GIVEN TASK
Stop after the line with "is when worn.": repeat exactly every line before it, beginning with the first, and that line itself.
──────────────────────────────
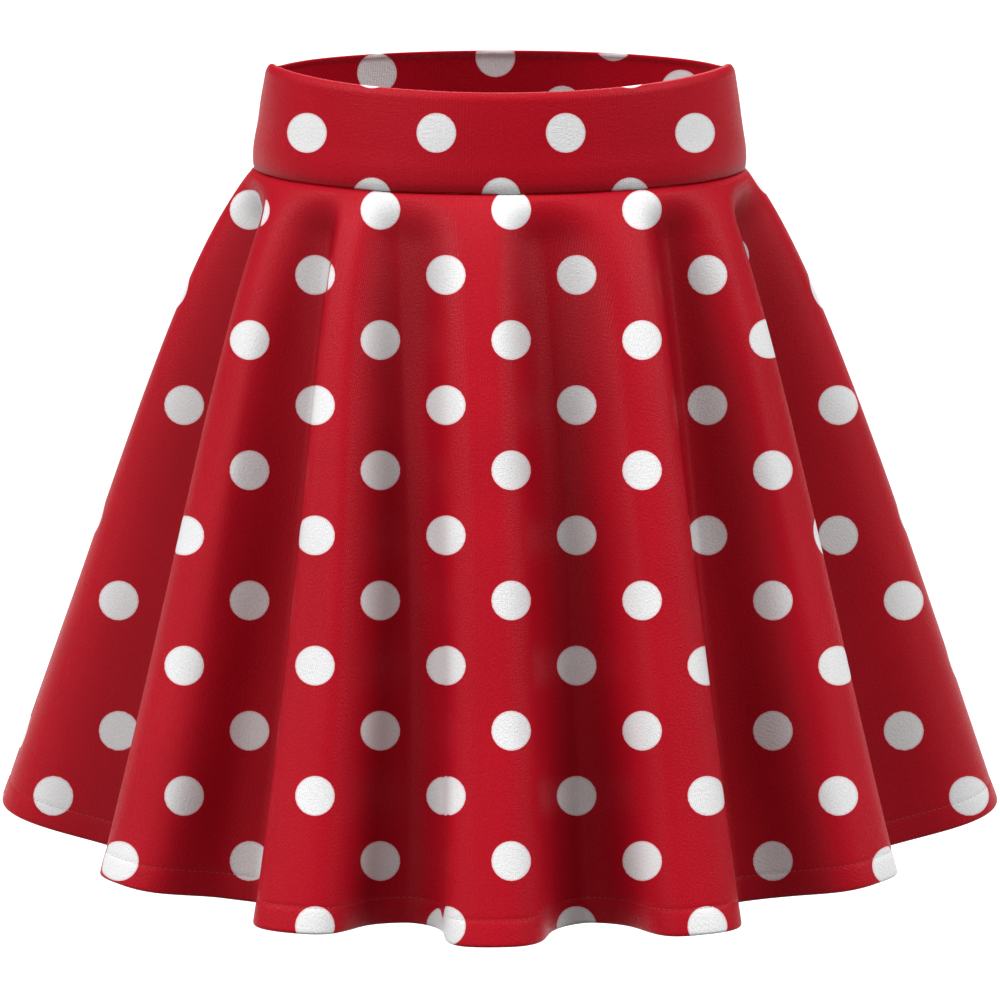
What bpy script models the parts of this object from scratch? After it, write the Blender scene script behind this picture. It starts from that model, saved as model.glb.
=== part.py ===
"""A short flared skirt on a deep waistband, open and filled out as it is when worn.

Units are metres. +Z is up and the front faces -Y. The origin is the middle of the waist ring,
half way up the waistband. Angles of the cloth are those that its ring's outward normal faces:
0 is the front, 90 degrees the +X side and 180 the back.
"""

import math
from collections import namedtuple

import bpy
from mathutils import Vector

# Waistband: doubled cloth round an elliptical waist, a little wider at the waist seam.
WAIST_HALF_WIDTH = 0.1204
WAIST_HALF_DEPTH = 0.0905
SEAM_HALF_WIDTH = 0.1285
SEAM_HALF_DEPTH = 0.0985
BAND_HEIGHT = 0.0500
BAND_THICKNESS = 0.0024
BAND_PUFF = 0.0006
BAND_TOP_Z = BAND_HEIGHT / 2
# The band's top edge rises from the middle of the front to the sides and falls behind the side seams.
RIM_RISE = 0.0052
RIM_RISE_FULL = math.radians(75.0)
RIM_RISE_GONE = math.radians(112.0)

# Skirt: one layer, measured down the cloth from the waist seam to the hem.
SKIRT_LENGTH = 0.3630
SKIRT_THICKNESS = 0.0014
SEAM_INSET = 0.0006
FLARE = 0.300
HIP_OUT = 0.012
HIP_LENGTH = 0.045

# Folds: how far below the seam they start, how their crests and valleys deepen, over what length a
# valley eases in, how sharp it is against a plain wave, how the flanks lean over, and how much a
# crest is lifted and a valley sinks for each metre that it stands out or in.
FOLD_START = 0.004
CREST_POWER = 0.72
VALLEY_POWER = 0.42
VALLEY_BEGINS = 0.026
VALLEY_SHARPNESS = 0.5
OVERHANG = 0.0028
CREST_LIFT = 0.015
VALLEY_SINK = 0.27

# Cut edges of neighbouring pieces lie 0.3 mm apart. The band's foot slants down inwards, so the
# skirt starts a little lower to keep that gap.
SEAM_GAP = 0.0003
SEAM_DROP = 0.0004

# Faces of the walls. Rows of the skirt crowd towards the waist seam.
COLUMNS_PER_FOLD = 16
SKIRT_ROWS = 9
ROW_CROWDING = 1.35
BAND_COLUMNS = 36
BAND_ROWS = 3
DROP_STEPS = 48
DIFFERENCE_STEP = 1e-4
SHARP_ANGLE = math.radians(50.0)

# The ring of every piece is followed from the -X side seam, round the front.
FIRST_SIDE_SEAM = math.radians(-90.0)
MILLIMETRE = 0.001

# Each fold is a crest and the valley after it, turning from the front towards +X. Angles are in
# degrees at the seam and at the hem. "out" and "dip" are the crest's and the valley's distance from
# the plain flare at the hem in millimetres. "left" and "right" say how steep the crest's flanks are.
Fold = namedtuple("Fold", "crest_seam crest_hem valley_seam valley_hem out dip left right")
FOLDS = (
    Fold(-90.0, -90.0, -70.0, -63.0, 18, 48, 1.2, 1.2),
    Fold(-48.5, -44.0, -35.0, -31.0, 7, 34, 1.5, 1.1),
    Fold(-27.0, -19.2, -18.5, -9.9, 25, 22, 1.7, 1.3),
    Fold(-3.0, -0.6, 7.0, 9.5, 30, 24, 1.7, 1.5),
    Fold(22.0, 18.4, 34.0, 30.7, 27, 38, 1.3, 1.5),
    Fold(47.0, 44.5, 68.0, 62.5, 5, 50, 1.1, 1.5),
    Fold(90.0, 90.0, 112.0, 114.0, 18, 40, 1.2, 1.3),
    Fold(131.0, 130.0, 144.0, 146.0, 12, 32, 1.5, 1.3),
    Fold(156.0, 158.0, 167.0, 167.5, 22, 27, 1.3, 1.5),
    Fold(178.0, 177.0, 189.0, 187.0, 26, 25, 1.5, 1.3),
    Fold(200.0, 197.0, 211.0, 213.5, 21, 32, 1.4, 1.2),
    Fold(227.0, 229.0, 250.0, 251.0, 13, 38, 1.5, 1.3),
)
FRONT_FOLDS = 6

RED_KNIT = (0.456, 0.0052, 0.0159, 1.0)


def clear_scene():
    for obj in list(bpy.data.objects):
        bpy.data.objects.remove(obj, do_unlink=True)


def smooth(share):
    """Soft step from 0 to 1."""
    share = min(max(share, 0.0), 1.0)
    return share * share * (3.0 - 2.0 * share)


def ring_point(half_width, half_depth, facing):
    """Point of an elliptical ring where its outward normal faces this way."""
    across = math.sin(facing)
    ahead = math.cos(facing)
    scale = math.hypot(half_width * across, half_depth * ahead)
    return Vector((half_width**2 * across / scale, -(half_depth**2) * ahead / scale, 0.0))


def rim_rise(facing):
    """How far the band's top edge stands above its middle in front."""
    aside = abs((facing + math.pi) % math.tau - math.pi)
    falling = (RIM_RISE_GONE - aside) / (RIM_RISE_GONE - RIM_RISE_FULL)
    return RIM_RISE * smooth(aside / RIM_RISE_FULL) * smooth(falling)


def band_point(turn, down):
    """Outer face of the waistband: turn is a share of the whole ring from -X, down from 0 to 1."""
    facing = FIRST_SIDE_SEAM + math.tau * turn
    width = WAIST_HALF_WIDTH + (SEAM_HALF_WIDTH - WAIST_HALF_WIDTH) * down
    depth = WAIST_HALF_DEPTH + (SEAM_HALF_DEPTH - WAIST_HALF_DEPTH) * down
    puff = BAND_PUFF * math.sin(math.pi * down)
    point = ring_point(width, depth, facing)
    point += Vector((math.sin(facing), -math.cos(facing), 0.0)) * puff
    point.z = BAND_TOP_Z - BAND_HEIGHT * down + rim_rise(facing) * (1.0 - down)
    return point


def flare_out(length):
    """How far out of the seam the plain flare stands, this far down the cloth."""
    return FLARE * length + HIP_OUT * (1.0 - math.exp(-length / HIP_LENGTH))


def flare_drop(length):
    """Height lost by the plain flare, this far down the cloth."""
    part = length / DROP_STEPS
    drop = 0.0
    for step in range(DROP_STEPS):
        outward = flare_out((step + 1) * part) - flare_out(step * part)
        drop += math.sqrt(part**2 - outward**2)
    return drop


def fold_at(turn, down):
    """Facing angle, crest, valley and phase of the cloth at the hem's depth of folds.

    A whole number in turn is a fold's crest, where "crest" is its full height and "valley" is 0.
    """
    index = math.floor(turn)
    share = turn - index
    lap = math.tau * (index // len(FOLDS))
    fold = FOLDS[index % len(FOLDS)]
    after = FOLDS[(index + 1) % len(FOLDS)]
    upper = (1.0 - down) ** 2
    valley = fold.valley_hem + (fold.valley_seam - fold.valley_hem) * upper
    if share < 0.5:
        crest = fold.crest_hem + (fold.crest_seam - fold.crest_hem) * upper
        rise, steep, side = fold.out, fold.right, 1.0
    else:
        crest = after.crest_hem + (after.crest_seam - after.crest_hem) * upper
        crest += 360.0 if after is FOLDS[0] else 0.0
        rise, steep, side = after.out, after.left, -1.0
        share = 1.0 - share
    away = 2.0 * share
    facing = math.radians(crest + (valley - crest) * away) + lap
    phase = math.pi * away**steep / (away**steep + (1.0 - away) ** steep)
    wave = math.cos(phase)
    wave += VALLEY_SHARPNESS * (2.0 * math.cos(phase / 2) - 1.0 - wave)
    crest_part = rise * (1.0 + wave) / 2 * MILLIMETRE
    valley_part = fold.dip * (1.0 - wave) / 2 * MILLIMETRE
    return facing, crest_part, valley_part, side * phase


def skirt_point(turn, down):
    """Outer face of the skirt: turn counts folds from -X through the front, down from 0 to 1."""
    facing, rise, dip, phase = fold_at(turn, down)
    length = SKIRT_LENGTH * down
    begun = max(length - FOLD_START, 0.0) / (SKIRT_LENGTH - FOLD_START)
    growth = begun**CREST_POWER
    rise *= growth
    dip *= begun**VALLEY_POWER * smooth(length / VALLEY_BEGINS)
    outward = flare_out(length) - SEAM_INSET + rise - dip
    aside = OVERHANG * math.sin(2.0 * phase) * growth**2
    across = math.sin(facing)
    ahead = math.cos(facing)
    point = ring_point(SEAM_HALF_WIDTH, SEAM_HALF_DEPTH, facing)
    point += Vector((across, -ahead, 0.0)) * outward
    point += Vector((ahead, across, 0.0)) * aside
    point.z = BAND_TOP_Z - BAND_HEIGHT - SEAM_DROP - flare_drop(length)
    point.z += CREST_LIFT * rise - VALLEY_SINK * dip
    return point


def outward_normal(surface, turn, down):
    """Unit normal of a surface, from differences either side of the point."""
    step = DIFFERENCE_STEP
    above = max(down - step, 0.0)
    below = min(down + step, 1.0)
    along = surface(turn + step, down) - surface(turn - step, down)
    descent = surface(turn, below) - surface(turn, above)
    return descent.cross(along).normalized()


def cloth_wall(name, surface, turns, downs, thickness, front):
    """Closed wall between a surface and its offset inwards, over a grid of turns and downs.

    The front half stays on the -Y side of the side seams and the back half on the +Y side.
    """
    side = -1.0 if front else 1.0
    outer = []
    inner = []
    for down in downs:
        for turn in turns:
            point = surface(turn, down)
            normal = outward_normal(surface, turn, down)
            for face, depth in ((outer, 0.0), (inner, thickness)):
                corner = point - normal * depth
                corner.y = side * max(side * corner.y, SEAM_GAP / 2)
                face.append(corner)
    columns = len(turns)
    rows = len(downs)
    count = columns * rows
    faces = []
    for row in range(rows - 1):
        for column in range(columns - 1):
            a = row * columns + column
            b = a + columns
            faces.append((a, b, b + 1, a + 1))
            faces.append((count + a, count + a + 1, count + b + 1, count + b))
    top = range(columns)
    foot = range((rows - 1) * columns, count)
    start = range(0, count, columns)
    end = range(columns - 1, count, columns)
    for edge, flipped in ((top, False), (foot, True), (start, True), (end, False)):
        for a, b in zip(edge, edge[1:]):
            rim = (a, b, count + b, count + a)
            faces.append(rim[::-1] if flipped else rim)
    mesh = bpy.data.meshes.new(name)
    mesh.from_pydata([tuple(corner) for corner in outer + inner], [], faces)
    mesh.shade_smooth()
    mesh.set_sharp_from_angle(angle=SHARP_ANGLE)
    obj = bpy.data.objects.new(name, mesh)
    bpy.context.scene.collection.objects.link(obj)
    return obj


def knit_material(name):
    material = bpy.data.materials.new(name)
    material.use_nodes = True
    shader = material.node_tree.nodes["Principled BSDF"]
    shader.inputs["Base Color"].default_value = RED_KNIT
    shader.inputs["Roughness"].default_value = 0.75
    shader.inputs["Metallic"].default_value = 0.0
    return material


def evenly(first, last, steps):
    return [first + (last - first) * step / steps for step in range(steps + 1)]


def build_waistband():
    """Front and back halves of the band, joined at the sides."""
    downs = evenly(0.0, 1.0, BAND_ROWS)
    for name, start in (("waistband_front", 0.0), ("waistband_back", 0.5)):
        turns = evenly(start, start + 0.5, BAND_COLUMNS)
        half = cloth_wall(name, band_point, turns, downs, BAND_THICKNESS, start == 0.0)
        half.data.materials.append(knit_material(name))


def build_skirt():
    """Front and back halves of the skirt, which meet on the crests at the sides."""
    downs = [share**ROW_CROWDING for share in evenly(0.0, 1.0, SKIRT_ROWS)]
    spans = (("skirt_front", 0, FRONT_FOLDS), ("skirt_back", FRONT_FOLDS, len(FOLDS)))
    for name, first, last in spans:
        turns = evenly(first, last, (last - first) * COLUMNS_PER_FOLD)
        half = cloth_wall(name, skirt_point, turns, downs, SKIRT_THICKNESS, first == 0)
        half.data.materials.append(knit_material(name))


def main():
    clear_scene()
    build_waistband()
    build_skirt()


main()
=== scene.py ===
"""Finished look of a short circle skirt in dotted knit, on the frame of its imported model.

Units are metres, +Z is up and the front faces -Y, as in the frame. Cloth is followed by "turn",
which counts the folds from the -X side seam round the front, and by its length down from the seam.
"""

import math
from collections import namedtuple

import bpy
import numpy as np
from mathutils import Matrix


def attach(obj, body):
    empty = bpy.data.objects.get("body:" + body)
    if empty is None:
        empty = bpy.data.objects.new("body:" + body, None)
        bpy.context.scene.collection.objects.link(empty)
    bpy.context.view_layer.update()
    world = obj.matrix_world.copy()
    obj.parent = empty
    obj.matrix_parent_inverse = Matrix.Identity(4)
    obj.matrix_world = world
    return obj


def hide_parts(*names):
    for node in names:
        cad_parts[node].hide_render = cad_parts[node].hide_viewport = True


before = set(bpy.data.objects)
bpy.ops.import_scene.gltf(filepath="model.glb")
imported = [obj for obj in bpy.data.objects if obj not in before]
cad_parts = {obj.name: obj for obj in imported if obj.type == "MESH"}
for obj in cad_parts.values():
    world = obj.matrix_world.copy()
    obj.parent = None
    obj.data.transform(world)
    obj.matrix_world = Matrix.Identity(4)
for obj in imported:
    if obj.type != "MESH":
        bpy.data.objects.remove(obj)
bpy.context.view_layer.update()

BODY = "root"
MILLIMETRE = 0.001

# ---------------------------------------------------------------------------------------------
# Sizes of the garment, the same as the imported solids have
# ---------------------------------------------------------------------------------------------

WAIST_HALF_WIDTH = 0.1204
WAIST_HALF_DEPTH = 0.0905
SEAM_HALF_WIDTH = 0.1285
SEAM_HALF_DEPTH = 0.0985
BAND_HEIGHT = 0.0500
BAND_THICKNESS = 0.0024
BAND_PUFF = 0.0006
BAND_TOP_Z = BAND_HEIGHT / 2
# The band's top edge rises from the middle of the front to the sides and falls behind the side seams.
RIM_RISE = 0.0052
RIM_RISE_FULL = math.radians(75.0)
RIM_RISE_GONE = math.radians(112.0)

SKIRT_LENGTH = 0.3630
SKIRT_THICKNESS = 0.0012
SEAM_INSET = 0.0006
SEAM_DROP = 0.0002
FLARE = 0.300
HIP_OUT = 0.012
HIP_LENGTH = 0.045

# Folds: how far below the seam they start, how their crests and valleys deepen, over what length a
# valley eases in, how sharp it is against a plain wave, how far the flanks lean over, and how much a
# crest is lifted and a valley sinks for each metre that it stands out or in.
FOLD_START = 0.004
CREST_POWER = 0.72
VALLEY_POWER = 0.42
VALLEY_BEGINS = 0.026
VALLEY_SHARPNESS = 0.5
OVERHANG = 0.0028
CREST_LIFT = 0.015
VALLEY_SINK = 0.27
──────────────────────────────
ANSWER TO THIS TASK
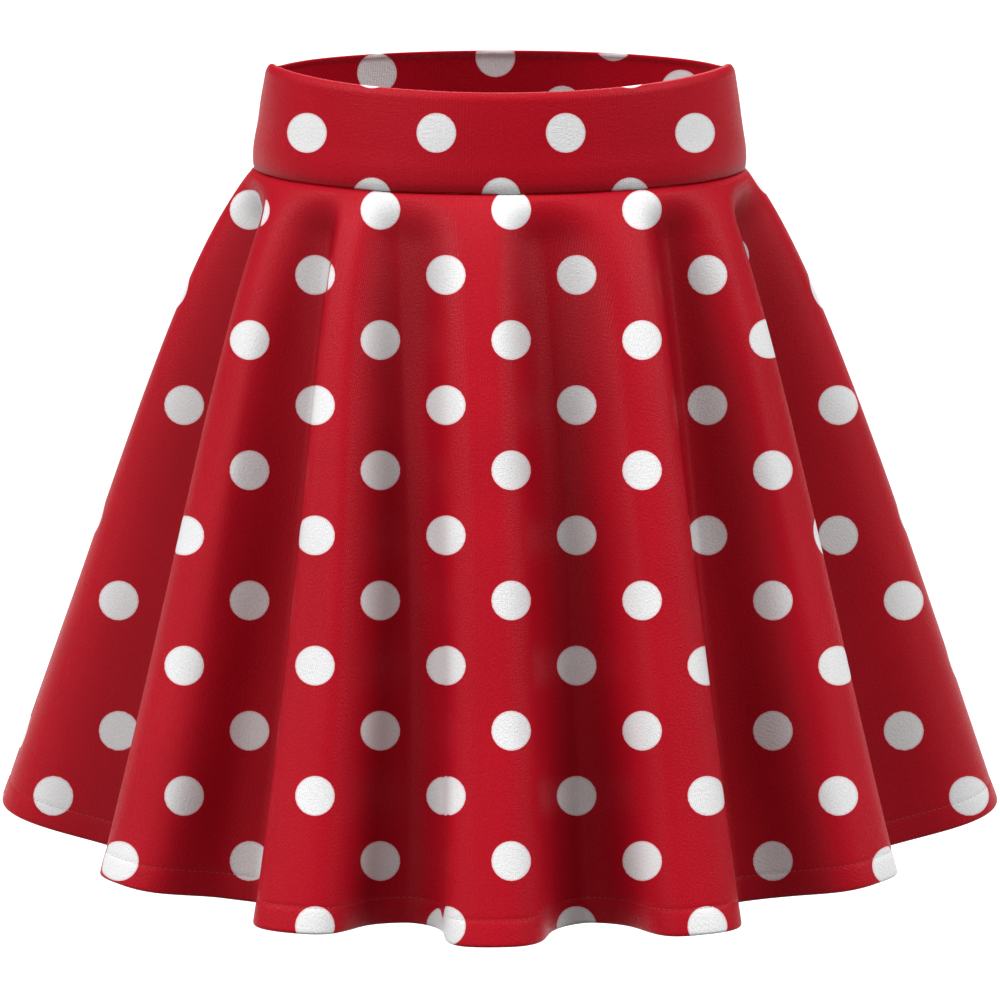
What bpy script models the parts of this object from scratch? After it, write the Blender scene script behind this picture. It starts from that model, saved as model.glb.
=== part.py ===
"""A short flared skirt on a deep waistband, open and filled out as it is when worn.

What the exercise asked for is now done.